## WORK INSTRUCTIONS
Return exactly the listing's lines, from its first line to the line holding "self.tree = tree", ends included.

## DATASET CONTENT

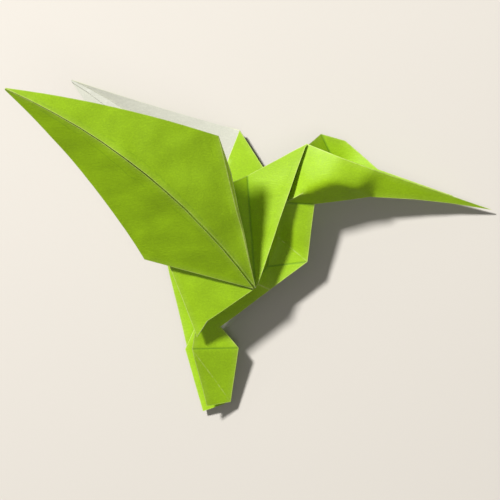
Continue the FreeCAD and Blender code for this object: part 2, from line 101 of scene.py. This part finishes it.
class Tree:
    """Short calls for adding and wiring nodes."""

    def __init__(self, tree):
        self.tree = tree

    def feed(self, node, inputs):
        """Sets these inputs of a node, and links the ones that are given another node's output."""
        for key, value in inputs.items():
            socket = node.inputs[key]
            if isinstance(value, bpy.types.NodeSocket):
                self.tree.links.new(value, socket)
            else:
                socket.default_value = value

    def add(self, node_type, inputs=None, **settings):
        """A new node with these settings and inputs."""
        node = self.tree.nodes.new(node_type)
        for name, value in settings.items():
            setattr(node, name, value)
        self.feed(node, inputs or {})
        return node

    def math(self, operation, first, *others):
        """One kind of arithmetic, on two values or on several in turn."""
        for other in others:
            first = self.add("ShaderNodeMath", {0: first, 1: other}, operation=operation).outputs[0]
        return first

    def moved(self, vector, by):
        """A vector with another added to it."""
        return self.add("ShaderNodeVectorMath", {0: vector, 1: by}, operation="ADD").outputs[0]

    def scaled(self, vector, factor):
        """A vector or a colour, multiplied by a value."""
        return self.add("ShaderNodeVectorMath", {0: vector, "Scale": factor}, operation="SCALE").outputs[0]

    def mapped(self, value, low, high, to_low=0.0, to_high=1.0):
        """A value as its share of the way from low to high, held at both ends."""
        return self.add("ShaderNodeMapRange", {"Value": value, "From Min": low, "From Max": high,
                                               "To Min": to_low, "To Max": to_high}).outputs[0]

    def mixed(self, factor, first, second):
        """The first colour where the factor is 0 and the second where it is 1."""
        return self.add("ShaderNodeMix", {"Factor": factor, FIRST_COLOUR: first, SECOND_COLOUR: second},
                        data_type="RGBA").outputs[MIXED_COLOUR]

    def noise(self, place, scale, detail, roughness=0.5, output="Fac"):
        """Noise at these points, with about this many patches to a metre."""
        return self.add("ShaderNodeTexNoise", {"Vector": place, "Scale": scale, "Detail": detail,
                                               "Roughness": roughness}).outputs[output]

    def distance(self, name):
        """The distance that the sheet keeps under this name, in mm."""
        kept = self.add("ShaderNodeAttribute", attribute_name=name).outputs["Fac"]
        return self.math("MULTIPLY", kept, 1 / MM)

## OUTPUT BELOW
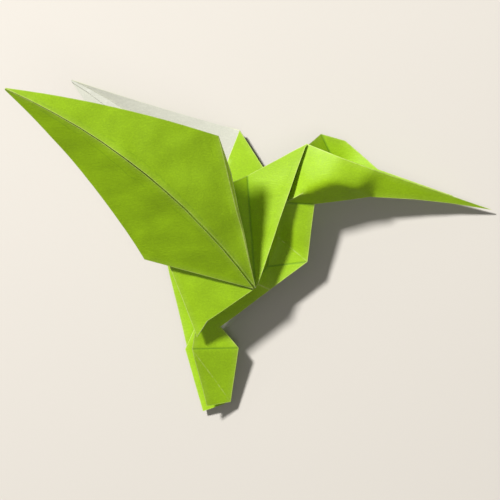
Continue the FreeCAD and Blender code for this object: part 2, from line 101 of scene.py. This part finishes it.
class Tree:
    """Short calls for adding and wiring nodes."""

    def __init__(self, tree):
        self.tree = tree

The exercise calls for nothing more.